Please quote exactly the opening lines of the data, from the first line to the one where "feet stand on." appears.

◆ ◆ ◆ ◆

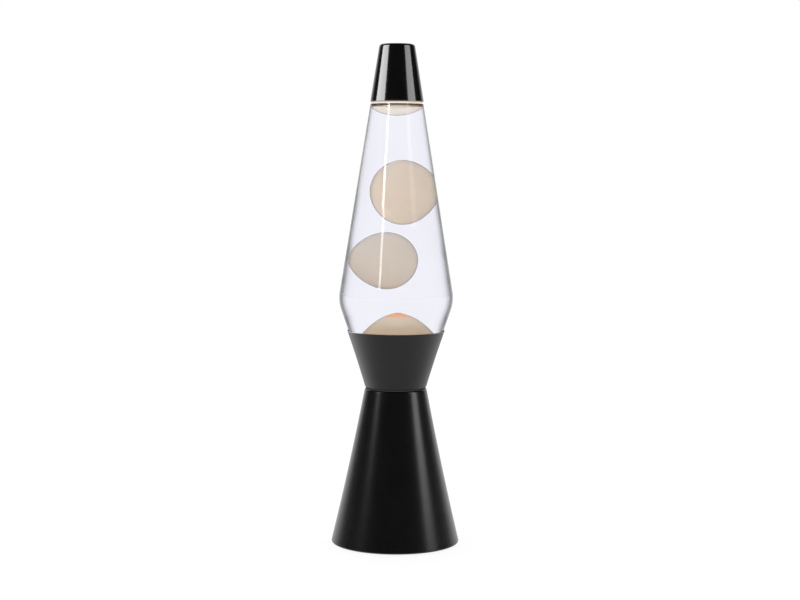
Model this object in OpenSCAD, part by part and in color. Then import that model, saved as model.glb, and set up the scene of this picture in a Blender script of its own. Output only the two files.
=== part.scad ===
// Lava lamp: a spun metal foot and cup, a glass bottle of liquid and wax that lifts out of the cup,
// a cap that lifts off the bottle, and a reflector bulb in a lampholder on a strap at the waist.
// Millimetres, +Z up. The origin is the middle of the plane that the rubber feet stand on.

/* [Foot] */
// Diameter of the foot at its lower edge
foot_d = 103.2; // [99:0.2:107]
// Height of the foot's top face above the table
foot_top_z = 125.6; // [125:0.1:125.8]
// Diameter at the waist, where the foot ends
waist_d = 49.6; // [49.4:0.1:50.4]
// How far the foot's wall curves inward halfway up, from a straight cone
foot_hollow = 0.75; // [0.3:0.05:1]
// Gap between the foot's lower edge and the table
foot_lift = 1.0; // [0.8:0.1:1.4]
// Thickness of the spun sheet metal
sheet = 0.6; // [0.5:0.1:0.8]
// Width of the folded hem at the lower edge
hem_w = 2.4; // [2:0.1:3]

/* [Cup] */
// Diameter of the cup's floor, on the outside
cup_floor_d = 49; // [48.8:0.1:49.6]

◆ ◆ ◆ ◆

Full solution:
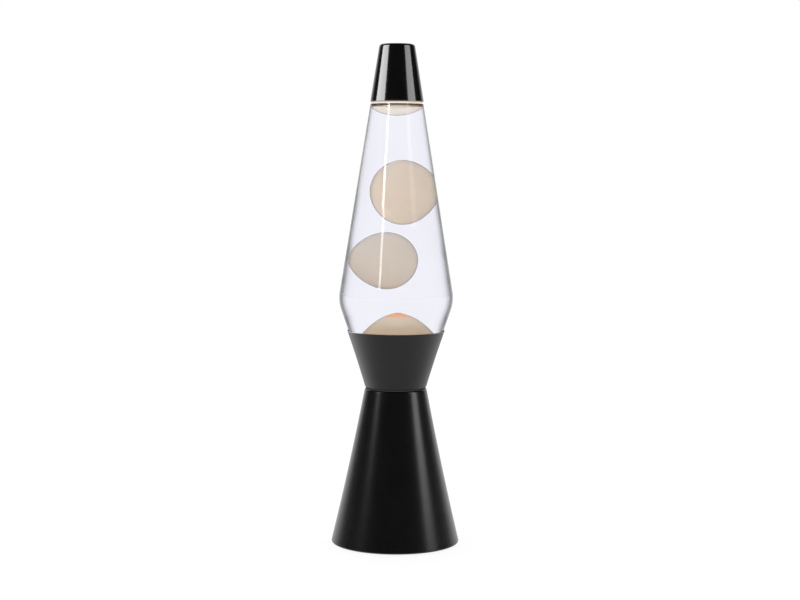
Model this object in OpenSCAD, part by part and in color. Then import that model, saved as model.glb, and set up the scene of this picture in a Blender script of its own. Output only the two files.
=== part.scad ===
// Lava lamp: a spun metal foot and cup, a glass bottle of liquid and wax that lifts out of the cup,
// a cap that lifts off the bottle, and a reflector bulb in a lampholder on a strap at the waist.
// Millimetres, +Z up. The origin is the middle of the plane that the rubber feet stand on.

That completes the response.